Now Alfa is planning to return to America, perhaps as early as fall 2009, with a product lineup that has yet to be determined - in part because, as one company official sniffed, "We have yet to determine what the American driver requires, other than a cupholder." ("Why in the world," he mused, "would anyone want to drink a beverage while driving an automobile?") Nor is a distribution deal set, apart from plans of starting with Ferrari and Maserati dealers. Meanwhile, Alfa has set the stage by producing a "halo car" - the 8C, a 450-hp two-seater priced somewhere north of $230,000 and intended to rewrite Alfa's reputation as the automotive equivalent of an aging movie star who has lost her glamour while retaining her imperious eccentricities. That goal is perhaps not unattainable - after all, Alfa manages to sell more than 150,000 cars annually worldwide and has moved ahead with quality control while few Americans were paying attention - but is the 8C good enough to polish the Alfa image in a world amply supplied with mouth-watering supercars?

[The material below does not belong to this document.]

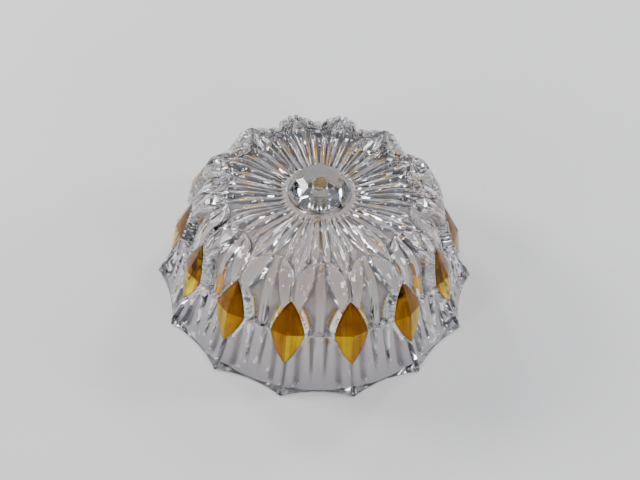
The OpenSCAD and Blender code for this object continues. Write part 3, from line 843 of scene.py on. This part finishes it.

As always, the proof is in the driving.
Dawn on a stormy morning found me at the Fiat Group Proving Ground, near Balocco, Italy, where two 8Cs sat side-by-side on the rain-slicked tarmac. One was black - a very good, deep "Alfa" black - and the other red, an even better red. The first thing that struck me is that these cars look a lot better in the flesh than in photographs, their design understated and subtly contoured, their lines sculpted in a series of unfolding curves as natural as those of a water-worn boulder.
Martino Domenico, a veteran factory test driver and engineer, explained that the 8C starts with a steel Maserati platform, shortened to deliver a 104.1-inch wheelbase, while the body is entirely carbon fiber, reinforced with steel and aluminum at the front and back "for the crash testing." Careful refinement of the carbon-fiber underside in Fiat's wind tunnel had made the car aerodynamically sound, he explained, without resorting to wings "or other unaesthetic things" beyond a turned-up lip at the rear. He opened the hood - a scalloped wedge that could hang in an art museum - to reveal its 4.7-liter V-8, sitting up like an egg on straw and looking pretty enough to recall the days when Alfa fans made coffee tables by balancing a glass top on an Alfa engine block. In classic Alfa fashion, the engine sits behind the front wheels, but while the transmission housing in old Alfa racing cars crowded the driver like an obstinate old dog, the 8C employs a rear transaxle that wipes out any potential trunk space - the "trunk" is a curved slit containing a fitted case with room for three bottles of wine - while providing a spacious cabin and a 49/51 percent front-to-rear weight distribution. With so much carbon fiber in the body and the interior, the 8C has a low center of gravity and a horsepower-to-weight ratio that is far superior to that of a Porsche 911 Carrera S and close to that of a 911 Turbo.
Climbing into the driver's seat, a maneuver involving none of the crawl-across-cut-glass contortions required by some exotics, I found myself in one of the most tasteful interiors ever to adorn a sports car. The carbon-fiber dash is rendered in a subtle gray-black resembling fine wool. The center console is a handsome, eleven-pound aluminum sculpture carved from a 232-pound block. Visible electronics are limited to a glowing red display, not much larger than a deckof cards, located between the speedometer and the tach. The rest is mostly leather - Poltrona Frau on the door panels and carbon-fiber seats, with wonderful Schedoni luggage strapped behind the seats. Visibility is excellent, the ergonomics are superb, and the overall effect is like being on horseback: you have power, some bits of burnished hardware, the smell and creak of leather, and a commanding view.